The request: Work out how many lines of the listing hold the string "from". Answer with that number alone.

===== Supplied records

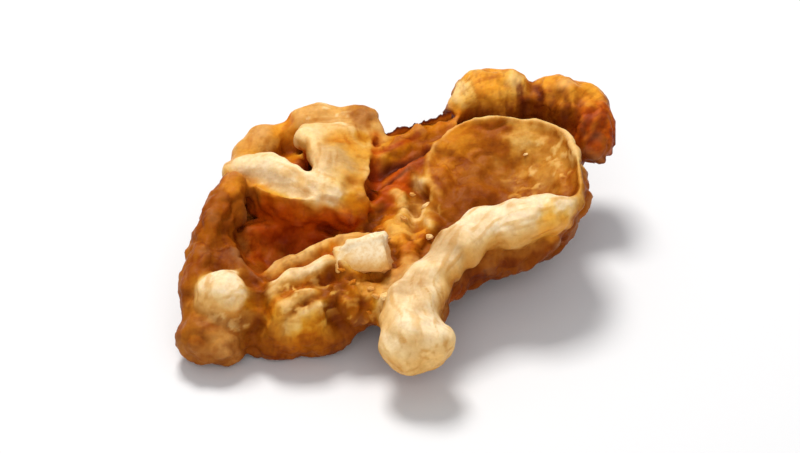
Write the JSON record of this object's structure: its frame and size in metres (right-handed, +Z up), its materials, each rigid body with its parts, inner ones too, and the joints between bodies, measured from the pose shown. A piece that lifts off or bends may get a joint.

==========
===== Supplied records

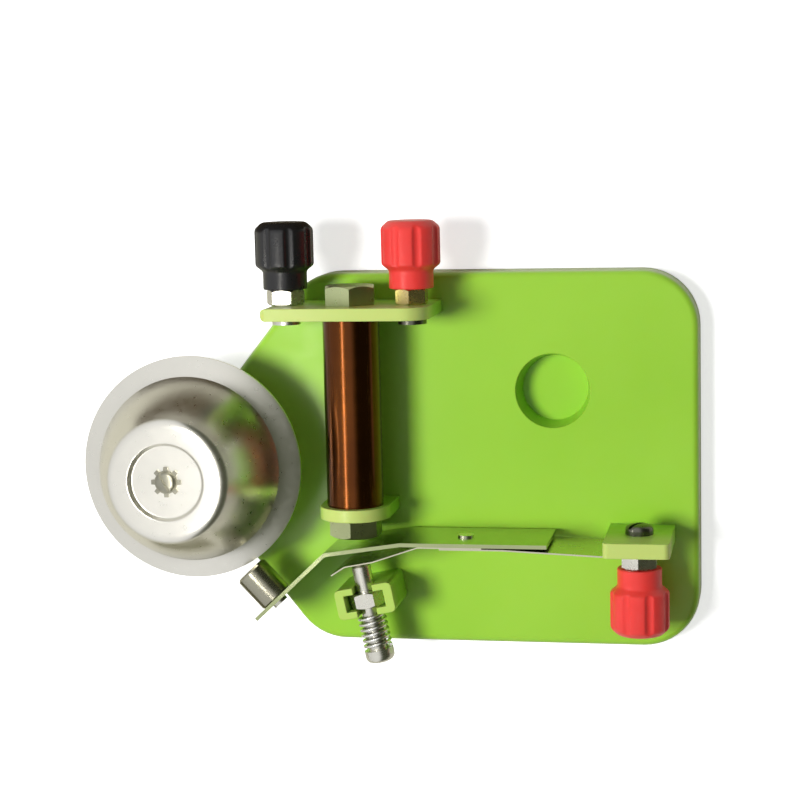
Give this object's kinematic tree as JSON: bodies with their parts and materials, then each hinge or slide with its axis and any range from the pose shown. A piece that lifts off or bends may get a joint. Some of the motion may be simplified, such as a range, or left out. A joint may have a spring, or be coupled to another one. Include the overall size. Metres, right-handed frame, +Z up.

==========
===== Supplied records

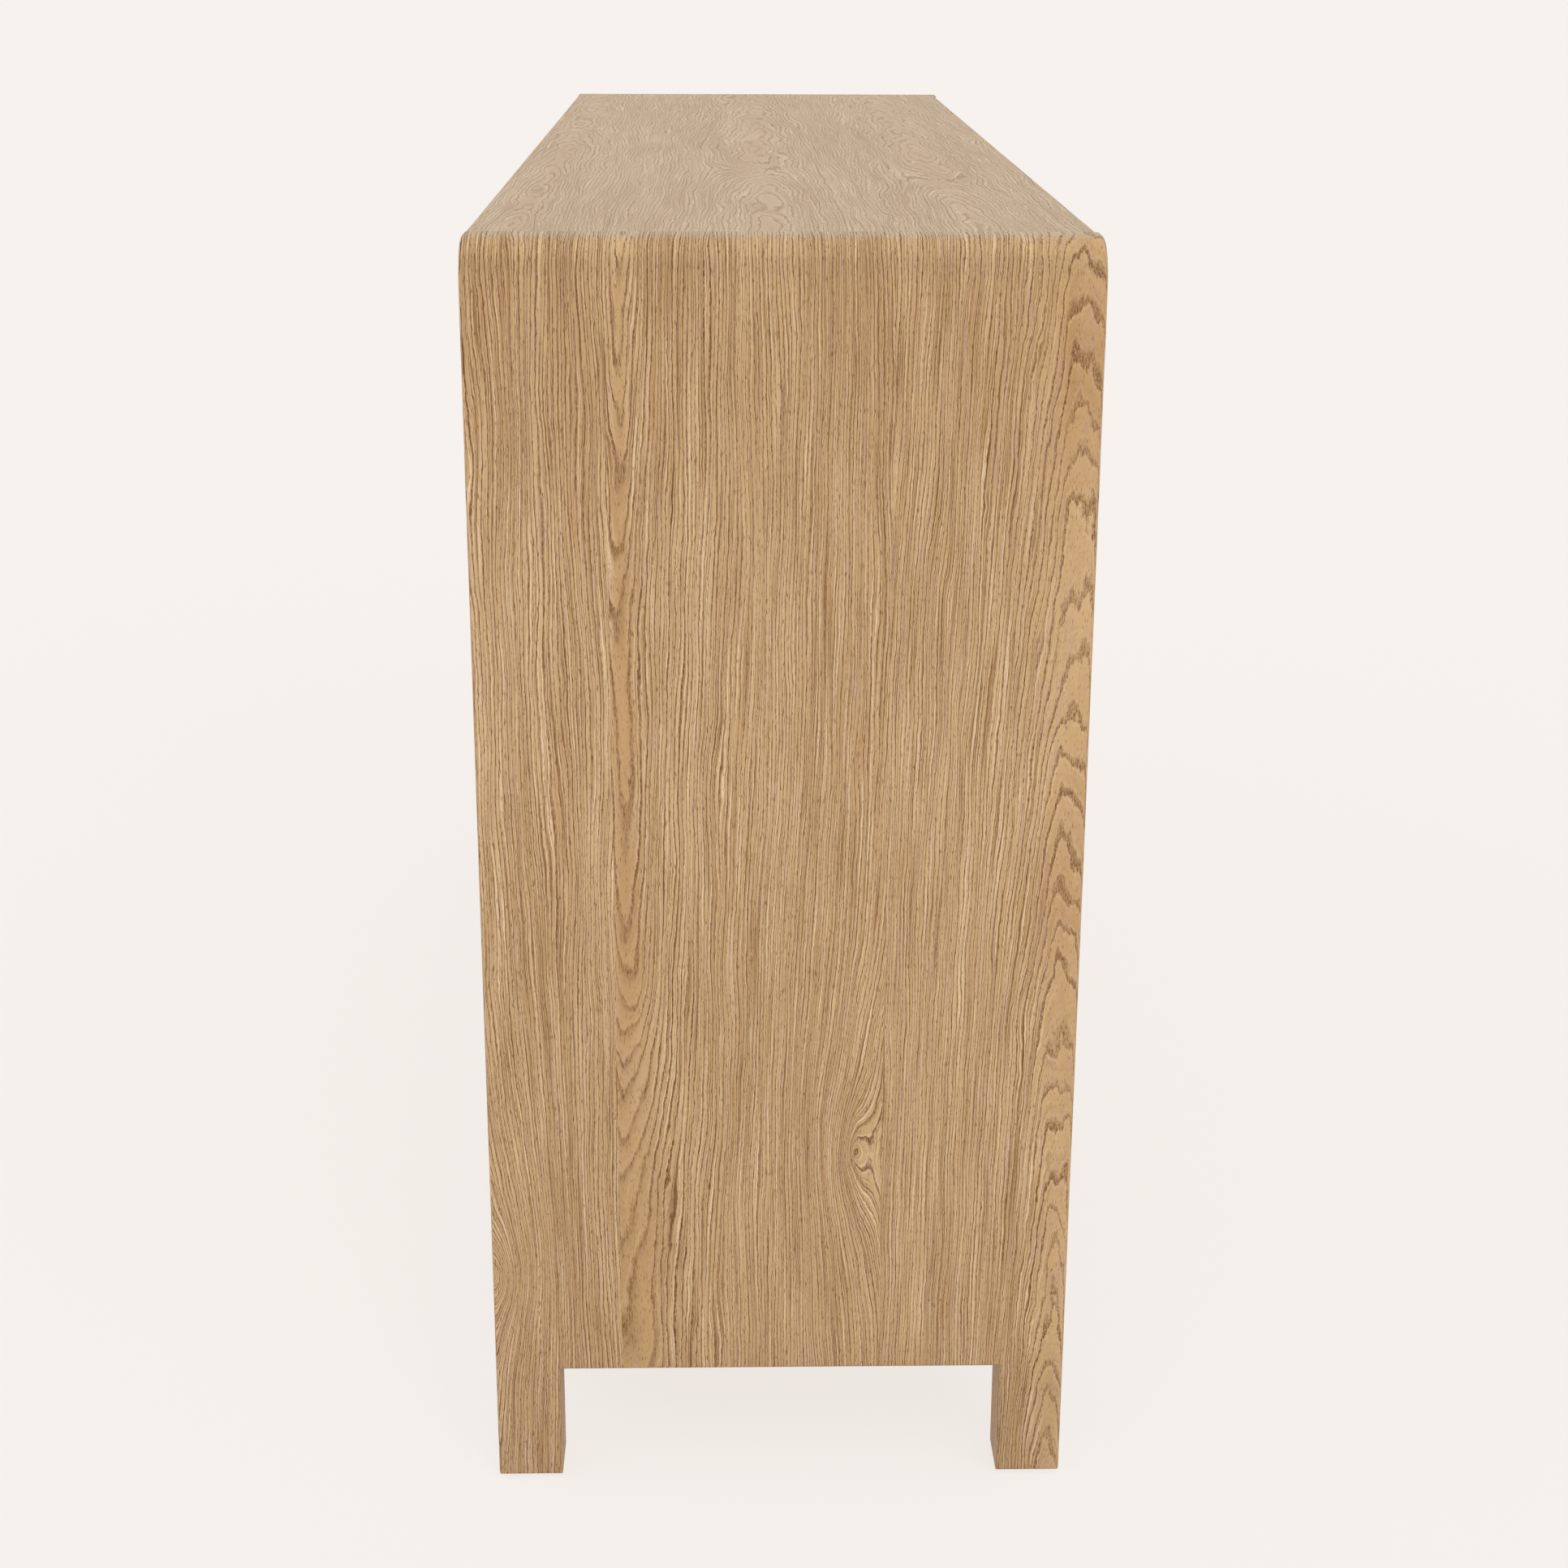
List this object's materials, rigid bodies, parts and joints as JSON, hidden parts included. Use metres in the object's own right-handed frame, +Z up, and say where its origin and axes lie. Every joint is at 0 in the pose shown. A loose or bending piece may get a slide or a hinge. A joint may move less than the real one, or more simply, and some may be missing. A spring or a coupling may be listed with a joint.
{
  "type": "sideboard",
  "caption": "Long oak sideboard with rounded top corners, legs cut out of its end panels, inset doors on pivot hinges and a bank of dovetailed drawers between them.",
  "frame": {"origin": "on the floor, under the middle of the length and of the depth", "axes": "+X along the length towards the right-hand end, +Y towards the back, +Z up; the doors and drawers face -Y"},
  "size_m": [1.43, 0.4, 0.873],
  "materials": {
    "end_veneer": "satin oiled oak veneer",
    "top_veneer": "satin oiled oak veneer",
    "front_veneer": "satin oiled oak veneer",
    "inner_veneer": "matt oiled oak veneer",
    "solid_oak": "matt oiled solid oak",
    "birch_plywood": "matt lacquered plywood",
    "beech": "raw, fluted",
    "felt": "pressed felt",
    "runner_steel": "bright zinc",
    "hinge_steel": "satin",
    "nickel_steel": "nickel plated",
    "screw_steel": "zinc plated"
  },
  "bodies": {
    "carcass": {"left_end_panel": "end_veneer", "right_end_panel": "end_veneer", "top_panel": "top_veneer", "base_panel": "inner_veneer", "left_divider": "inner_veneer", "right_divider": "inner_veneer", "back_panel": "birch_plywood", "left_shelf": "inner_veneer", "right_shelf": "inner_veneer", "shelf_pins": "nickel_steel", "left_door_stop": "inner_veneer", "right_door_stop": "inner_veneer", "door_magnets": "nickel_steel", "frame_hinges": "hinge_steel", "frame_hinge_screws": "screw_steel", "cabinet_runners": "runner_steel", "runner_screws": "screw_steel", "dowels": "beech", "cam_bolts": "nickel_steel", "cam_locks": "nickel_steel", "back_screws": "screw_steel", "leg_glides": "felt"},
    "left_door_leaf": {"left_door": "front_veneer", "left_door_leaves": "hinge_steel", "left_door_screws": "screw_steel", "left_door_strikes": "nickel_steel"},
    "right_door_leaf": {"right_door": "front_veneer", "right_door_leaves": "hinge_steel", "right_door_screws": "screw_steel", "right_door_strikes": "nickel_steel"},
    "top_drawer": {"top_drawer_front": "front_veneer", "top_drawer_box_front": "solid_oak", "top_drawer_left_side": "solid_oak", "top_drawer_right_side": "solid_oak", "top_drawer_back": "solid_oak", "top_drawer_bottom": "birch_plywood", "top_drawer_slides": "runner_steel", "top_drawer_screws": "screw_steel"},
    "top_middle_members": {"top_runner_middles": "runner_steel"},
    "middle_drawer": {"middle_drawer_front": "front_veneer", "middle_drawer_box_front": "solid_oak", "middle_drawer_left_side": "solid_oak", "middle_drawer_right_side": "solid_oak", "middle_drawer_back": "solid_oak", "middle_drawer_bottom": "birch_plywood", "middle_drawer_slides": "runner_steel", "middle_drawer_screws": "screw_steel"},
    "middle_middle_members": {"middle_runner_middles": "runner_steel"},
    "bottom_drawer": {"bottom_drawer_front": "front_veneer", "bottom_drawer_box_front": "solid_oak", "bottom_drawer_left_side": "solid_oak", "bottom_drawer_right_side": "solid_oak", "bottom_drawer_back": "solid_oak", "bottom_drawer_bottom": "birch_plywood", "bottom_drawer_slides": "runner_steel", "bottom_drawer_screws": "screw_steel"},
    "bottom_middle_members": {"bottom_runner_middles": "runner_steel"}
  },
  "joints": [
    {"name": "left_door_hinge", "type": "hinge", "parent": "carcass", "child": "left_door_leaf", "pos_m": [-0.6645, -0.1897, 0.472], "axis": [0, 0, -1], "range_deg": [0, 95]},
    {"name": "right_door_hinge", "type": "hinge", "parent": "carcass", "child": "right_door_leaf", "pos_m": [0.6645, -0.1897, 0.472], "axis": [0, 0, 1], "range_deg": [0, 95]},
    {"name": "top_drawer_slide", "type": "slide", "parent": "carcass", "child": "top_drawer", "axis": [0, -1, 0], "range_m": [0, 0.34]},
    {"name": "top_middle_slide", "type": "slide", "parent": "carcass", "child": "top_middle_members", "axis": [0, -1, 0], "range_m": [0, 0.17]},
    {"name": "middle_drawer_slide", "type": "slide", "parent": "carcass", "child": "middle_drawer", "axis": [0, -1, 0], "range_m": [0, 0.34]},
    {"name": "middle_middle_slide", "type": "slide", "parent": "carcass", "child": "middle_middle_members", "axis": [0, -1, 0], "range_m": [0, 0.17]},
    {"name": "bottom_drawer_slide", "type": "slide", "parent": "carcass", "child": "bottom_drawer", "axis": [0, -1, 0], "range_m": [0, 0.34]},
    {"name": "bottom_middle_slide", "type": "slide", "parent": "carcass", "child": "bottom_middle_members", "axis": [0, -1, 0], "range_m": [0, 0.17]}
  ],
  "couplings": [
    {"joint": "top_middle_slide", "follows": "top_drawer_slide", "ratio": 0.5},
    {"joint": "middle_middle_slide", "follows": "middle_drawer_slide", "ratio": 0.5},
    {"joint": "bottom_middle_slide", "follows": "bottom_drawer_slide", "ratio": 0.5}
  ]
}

==========

Exercise solution: 2